The Poland-Denmark-Norway-Iceland-Sweden region seems incorrect. Also I'm not sure how to read Finland-Estonia-Russia or Cyprus-Israel-Turkey sections, the map would be clearer if the splits happened only in nodes (ie countries) and not in-between.
Overall the map seems hugely simplified wrt Europe, which I believe to be far more interconnected. If simplification is desired then imho it would almost be better to just bunch all of Europe as single node
I disagree. While the original is far more comprehensive and interactive, this map is a superior visual summary for the same reason the original London tube map was so revolutionary - it allows you to see the layout of the network without geography getting in the way (not an obvious thing to do at the time). I for one, despite having looked at many such cable maps, have never managed to grasp the actual topology of the internet.
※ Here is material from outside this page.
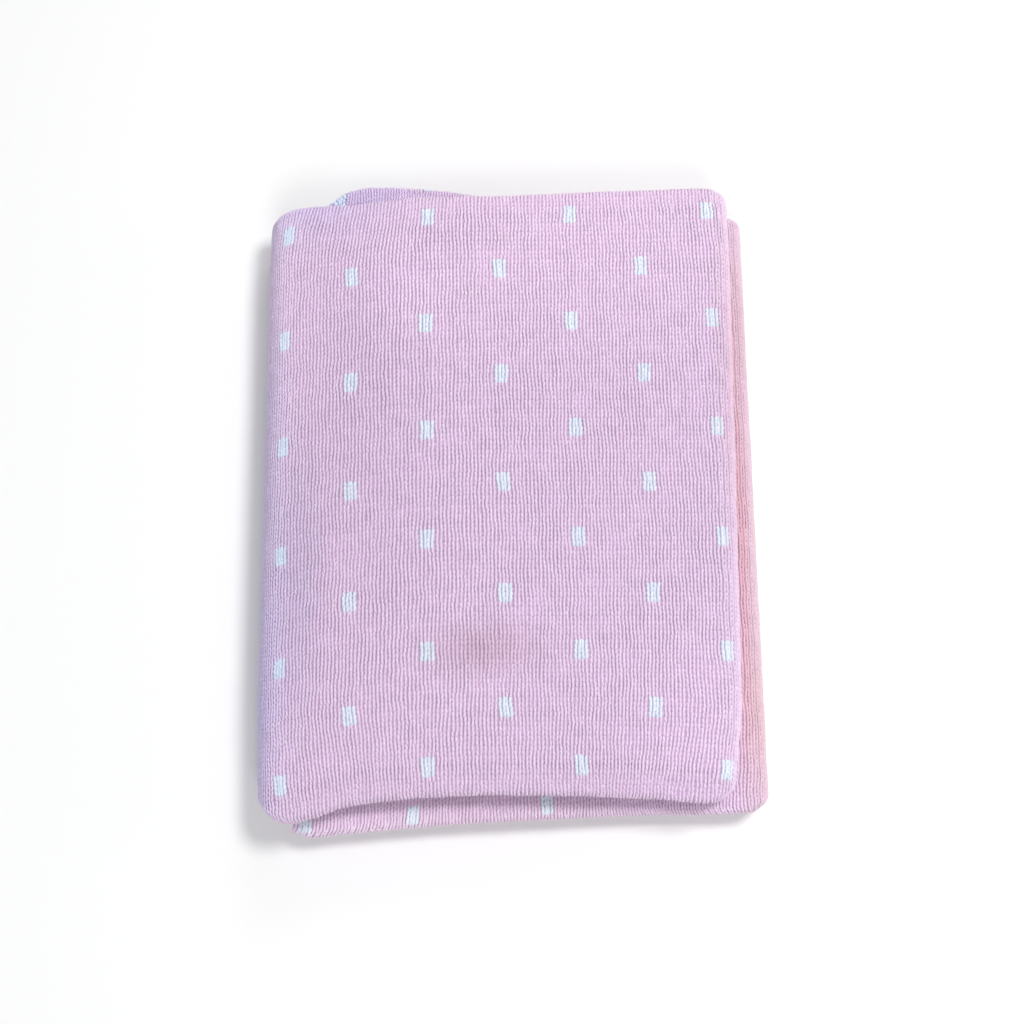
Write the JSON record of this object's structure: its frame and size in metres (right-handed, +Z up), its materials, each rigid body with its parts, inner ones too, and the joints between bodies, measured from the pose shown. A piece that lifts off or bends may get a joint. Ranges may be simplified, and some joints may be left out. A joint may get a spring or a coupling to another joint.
{
  "type": "folded baby blanket",
  "caption": "Knitted cotton baby blanket, folded flat into a thick rounded oblong, pale pink with a half-drop layout of small white spots.",
  "frame": {"origin": "middle of the underside, where the folded blanket rests", "axes": "+X across the folded blanket towards its double folded edge, +Y from its front to its back along the wales of the knit, +Z up out of the cover"},
  "size_m": [0.2222, 0.2976, 0.0385],
  "materials": {
    "pink_cotton_knit": "matte cotton stockinette knit, pale pink with small white spots, rows of V stitches running front to back"
  },
  "bodies": {
    "root": {"knitted_sheet": "pink_cotton_knit"}
  },
  "joints": []
}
There are far cleaner geographic tube maps than that, and if you want to have any idea of where you are in London the geographic tube map is the one to use. The designed map is very clean and clever but eliminates all information except the list of stations per line, which is no use when you want to relate those stations to places where time and distance matter. You can get out at station A, walk to your final destination only to find a closer station that the map gives no indication of. It's simplistic to the point of misleading. Some people have brought out maps indicating walking distance between stations in an attempt to fix a fundamentally unsuitable map. Tinkering. The complete lack of character in a straight line also makes locations harder to remember - I need to change on the straight line with a station called arbitrary name vs I need to change at the kinky curve. The current map is great, but it should hang in a museum.
That map does seem pretty useful, it's certainly easier to figure out if it's quicker to walk somewhere(sometimes what looks like a long route on the tube can actually be a 10/15 min walk). Bear in mind that there's far more information on the modern map though. There's additional tube lines (e.g. jubilee, victoria, and the whole DLR) and it covers a far greater area of London.
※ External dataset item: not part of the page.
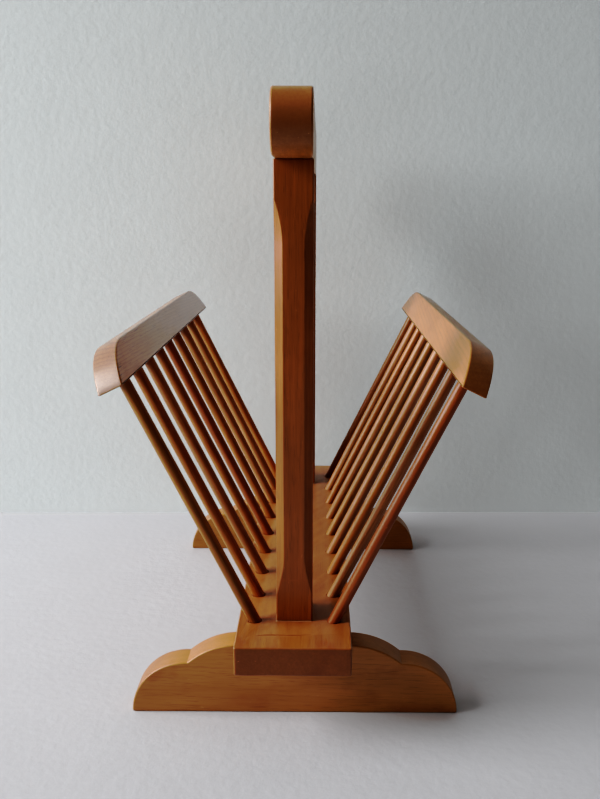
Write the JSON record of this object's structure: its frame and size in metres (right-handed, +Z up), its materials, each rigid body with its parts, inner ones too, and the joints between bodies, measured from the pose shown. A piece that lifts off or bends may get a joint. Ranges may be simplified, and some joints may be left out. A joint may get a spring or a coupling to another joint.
{
  "type": "magazine rack",
  "caption": "Free-standing wooden magazine rack: leaning spindle sides with cap rails on a board with shaped feet, and a handle rail on two uprights.",
  "frame": {"origin": "middle of the rectangle around the two feet, on the floor", "axes": "+Z up; +Y along the board from the front foot to the rear foot; +X to the right seen from the front"},
  "size_m": [0.2778, 0.414, 0.4559],
  "materials": {
    "frame_wood": "warm orange-brown hardwood, satin varnish",
    "rail_wood": "brown hardwood with open lengthwise grain, satin varnish",
    "spindle_wood": "turned hardwood dowel, streaky grain, semi-gloss varnish",
    "screw_steel": "plain slotted wood screw"
  },
  "bodies": {
    "root": {"base_board": "frame_wood", "front_foot": "frame_wood", "rear_foot": "frame_wood", "front_upright": "frame_wood", "rear_upright": "frame_wood", "handle_rail": "frame_wood", "left_cap_rail": "rail_wood", "right_cap_rail": "rail_wood", "foot_screws": "screw_steel", "left_spindle_1": "spindle_wood", "left_spindle_2": "spindle_wood", "left_spindle_3": "spindle_wood", "left_spindle_4": "spindle_wood", "left_spindle_5": "spindle_wood", "left_spindle_6": "spindle_wood", "left_spindle_7": "spindle_wood", "left_spindle_8": "spindle_wood", "left_spindle_9": "spindle_wood", "right_spindle_1": "spindle_wood", "right_spindle_2": "spindle_wood", "right_spindle_3": "spindle_wood", "right_spindle_4": "spindle_wood", "right_spindle_5": "spindle_wood", "right_spindle_6": "spindle_wood", "right_spindle_7": "spindle_wood", "right_spindle_8": "spindle_wood", "right_spindle_9": "spindle_wood"}
  },
  "joints": []
}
Ain't it funny that none of the cables actually drop into Silicon Valley. Most of the Northern California cables drop near Morro Bay or San Luis Obispo instead.
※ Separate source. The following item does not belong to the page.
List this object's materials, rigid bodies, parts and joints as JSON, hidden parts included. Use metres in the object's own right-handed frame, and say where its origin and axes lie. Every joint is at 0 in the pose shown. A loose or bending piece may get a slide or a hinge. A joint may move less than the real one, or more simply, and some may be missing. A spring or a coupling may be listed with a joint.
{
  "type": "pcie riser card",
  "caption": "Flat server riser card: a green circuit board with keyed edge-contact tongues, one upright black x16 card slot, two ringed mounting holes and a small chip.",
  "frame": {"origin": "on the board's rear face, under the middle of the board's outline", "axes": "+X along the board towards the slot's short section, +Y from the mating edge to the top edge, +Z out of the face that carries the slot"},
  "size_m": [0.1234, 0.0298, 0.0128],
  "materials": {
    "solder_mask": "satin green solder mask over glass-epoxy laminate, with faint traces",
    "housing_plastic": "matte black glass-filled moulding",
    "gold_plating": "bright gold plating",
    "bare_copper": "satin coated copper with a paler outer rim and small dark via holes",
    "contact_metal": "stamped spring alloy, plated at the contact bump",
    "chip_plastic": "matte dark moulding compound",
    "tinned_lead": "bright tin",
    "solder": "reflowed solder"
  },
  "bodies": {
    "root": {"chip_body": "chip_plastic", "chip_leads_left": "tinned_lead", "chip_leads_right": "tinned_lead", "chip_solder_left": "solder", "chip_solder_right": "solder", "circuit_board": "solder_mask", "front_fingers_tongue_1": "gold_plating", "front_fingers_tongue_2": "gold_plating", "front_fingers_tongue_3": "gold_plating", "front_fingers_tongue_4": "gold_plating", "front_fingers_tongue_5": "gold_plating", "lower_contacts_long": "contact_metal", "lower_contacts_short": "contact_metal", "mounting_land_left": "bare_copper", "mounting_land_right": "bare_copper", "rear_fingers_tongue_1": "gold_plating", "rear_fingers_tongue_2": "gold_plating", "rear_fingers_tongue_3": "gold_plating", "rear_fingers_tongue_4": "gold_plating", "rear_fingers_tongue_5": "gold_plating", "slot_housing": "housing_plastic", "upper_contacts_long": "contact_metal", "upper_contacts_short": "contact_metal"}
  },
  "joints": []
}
Blown away! Any idea why Brazil is the 2nd largest user of Twitter and has such a huge geo footprint? Was not expecting that, also Indonesia being 3rd is crazy as well.
Brazil is huge. It is the fifth largest country by population in the world.
US has roughly 320m people; Brazil has roughly 201m. Plus Brazil has high Internet penetration. US has roughly 250m with Internet access; Brazil has roughly 100m.
Brazil has one of the largest populations and the largest number of people with Internet access. Also Brazil is a major world economy.
So the real question is why China and India don't have more Twitter users. China I understand because Sina Weibo is more popular there. I don't know about India. Is there an Indian social network that is more popular? I suppose part of it might be that Portuguese and Indonesian use the Latin alphabet whereas Chinese and Hindi do not.
Indonesia currently have a very big "relationship" with twitter as more people are getting smartphones everyday.
And getting stuck in traffic would contribute to a lot of tweeting. FYI, Indonesian more people access YouTube from phones than other countries compared to the pc web version, at least in South East Asia.
wait too much word. I mean compared to other countries, a bigger portion of Indonesian people access YouTube through their phones than "traditional" computers
Having recently moved to Sydney from London, I was shocked that it cost more here for a 16mbit ADSL connection with a 200GB limit, than it did for an unlimited 120mbit cable connection at home. Upload speed is horrendous.
The pages says that it was based the the “Enemies of the Internet” report from Reporters Without Borders[1].
There are plenty of issues with internet freedom in the USA, UK and Western Europe but I don't think they're on the same scale.
I'm happy to criticise the government from my UK connection[2]. Would you want to do the same from a Chinese, Syrian or Saudi ISP?
So this is an interesting visualization, but not very helpful if you want to understand how data flows on the internet.
As an example, referring to the list of internet exchanges [1], the 1st and 2nd largest data flows on the internet (through the main German and Dutch exchanges) now seem to happen in an isolated tube segment. This of course implies there are a quite a few other tubes that are more important than the tubes displayed here if you want to understand the data flows.
I'm very surprised at some stances taken on this map. Only a handful of countries have the censorship badge, whereas reports globally indicate otherwise... I'm thinking of Turkey, but also South Korea, and others...
Great. Would it be possible to add interactivity to this map.
E.g. I am now in China, checking some website hosted in France. Can it tell me the usual routes? Could it trace route real time and show me which one was chosen?
This whole slideshow was too pro US for my taste, academia everywhere seemed too big there in comparison because all other countries where chopped up in such small pieces. The only fair comparison was the # of top ranked school in the world, where actual continents where being compared.
Wow, you really wouldn't guess from looking at this map that Lithuania has some of the best fibre infrastructure in the world, and the fastest upload/download speeds per dollar (or litas, in this case) in the world.
I don't get the surveillance icons part. Technically every country should have that eye thing because, so we've been told, the NSA can vacuum up every bit out on every wire.